Birt, John

Birt, John

British Television Executive

John Birt is certainly the most controversial and quite possibly the most significant director general of the BBC of the first 80 years of existence. A Tony Blair and Labour party supporter, he was appointed to clean up what was considered by the Conservative party to be a bureaucratically bloated quasi-governmental organization with a bias against right-wing policies. Birt’s tenure at the helm of the world’s largest broadcasting organization was supposed to bring about a slimmed down organization with ever greater creative control for its producers and directors. But critics now argue that Birt listened too much to management consultants who knew little about the principles and practices of what is arguably the greatest public service broadcasting organization in the world. Among the older generation of BBC producers, Birt’s policies are considered to have led to a permanent weakening of the BBC. His short-term employment policies destroyed that sense of security that can lead to the best of creative work. While some BBC staff who left created successful new independent production companies, others whose commercial abilities did not match their creative ones were lost to broadcasting permanently.

Bio

Birt’s successor, Greg Dyke, struggles to repair the damage and to eliminate all traces of “Birtism,” but in fact the BBC of the 21st century is a less happy and less confident organization than the BBC that flourished in the great days of Directors General Hugh Carleton Green and Ian Trethowan.

John Birt received an engineering degree from Oxford University, joined Granada Television and then London Weekend television and is partly credited with the success of LWT’s political program “Weekend World.” Birt’s name first came to public attention when he coauthored an article in the Times that suggested that the treatment of politics on television created a “bias against understanding,” and that political broadcasting needed to change.

Prime Minister Margaret Thatcher, long critical of the BBC and its director general Alasdair Milne, appointed the right-wing former editor of the Sunday Times, Marmaduke Hussey, as chairman of the BBC. Hussey fired Milne and in 1987 employed Birt as head of news, with the understanding that Birt would replace the interim director general, Michael Checkland, in due course. For 60 years the chairmen of the BBC had not interfered with BBC management; it was argued that constitutionally, their role was to represent the interests of the public, not to manage. Hussey ignored tradition, and worked closely with Birt to remove most of the top management. Hussey and Birt used the U.S. management consultants McKinsey to introduce vast and ultimately wastefully bureaucratic plans like “producer choice,” and fired or gave early retirement to all who objected. The average age of BBC employees fell from 40 to 28; almost the entire cadre of seasoned producers and directors were removed.

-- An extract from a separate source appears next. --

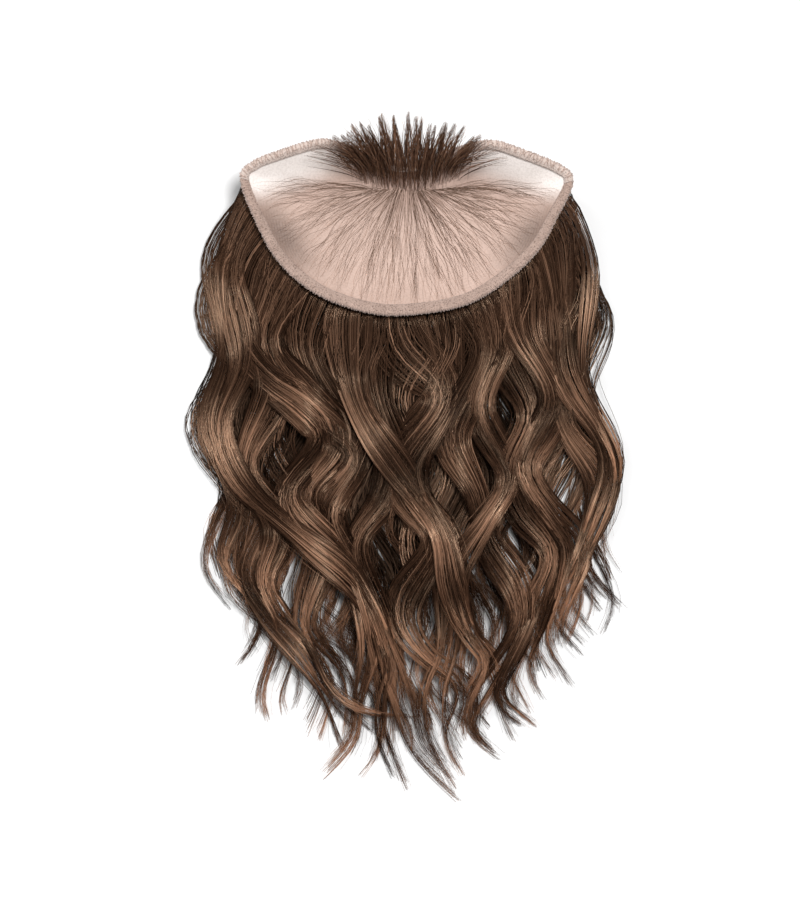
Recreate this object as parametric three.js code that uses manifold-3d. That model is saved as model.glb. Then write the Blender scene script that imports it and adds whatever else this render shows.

In defense of Birt, it was claimed that the BBC was too large and too expensive when Birt became director general in 1993. In 1996 Birt reorganized the BBC into six divisions. BBC Broadcast scheduled channels and commission services, BBC Production developed BBC in-house radio and television, and BBC News was responsible for an integrated national and international news organization. BBC Worldwide was responsible for generating commercial income at home and abroad, and for the World Service. BBC Resources provided the facilities and expertise to serve and support BBC program-makers. And the BBC Corporate Center provided strategic services. Key executives like Jenny Abramsky, director of BBC Radio and Music, considered the changes disastrous; the money, and therefore the power, had been transferred to the broadcast division, and producers in the vast new production division (which included both radio and television) were mere suppliers, competing with the independent sector for work within the BBC. Suddenly BBC producers and their departments were forced to declare war on each other as they battled for commissions in order to keep their jobs. Departmental priorities were eroded; science producers could suggest programs on religion and vice versa. All producers felt undervalued and some felt they were being treated with contempt; radio producers suffered more than most. As cost cutting was the purpose of this whole vast reorganization, program editors were dismissed and production teams amalgamated. With many producers on short-term contracts, they abandoned adventurous new ideas, relying instead on the formulaic programming that could guarantee their jobs for the next six months. Their desperation to earn commissions led departments, especially in radio, to submit a host of underdeveloped ideas for every available slot, rather than concentrate on producing two or three quality proposals. One head of radio claimed that each producer in the drama department spent an average of 14 weeks of the year working up proposals, 90 percent of which were never commissioned.

Birt’s introduction of “producer choice,” while controversial, made BBC producers more financially accountable. His vision of the BBC as a 21st-century “in formation provider” was promising; he foresaw scores of new cable channels for many offshoots of BBC programming, a digital future similar to that envisaged by the AOL-Time Warner or Disney-ABC conglomerates. However, the BBC is not a truly commercial organization; its principal income came from its license fee, not commercial operations.

Little of Birt’s BBC structure survived his departure. The new director general, Greg Dyke, was appointed in the year 2000 and dismantled and reorganized most of Birt’s bureaucracy. Birt’s concept of “bi-media” was swept away, and radio and television news were reinstated as separate production departments. Dyke believed that collaboration, not destructive internal competition, was needed to make a creative organization like the BBC thrive.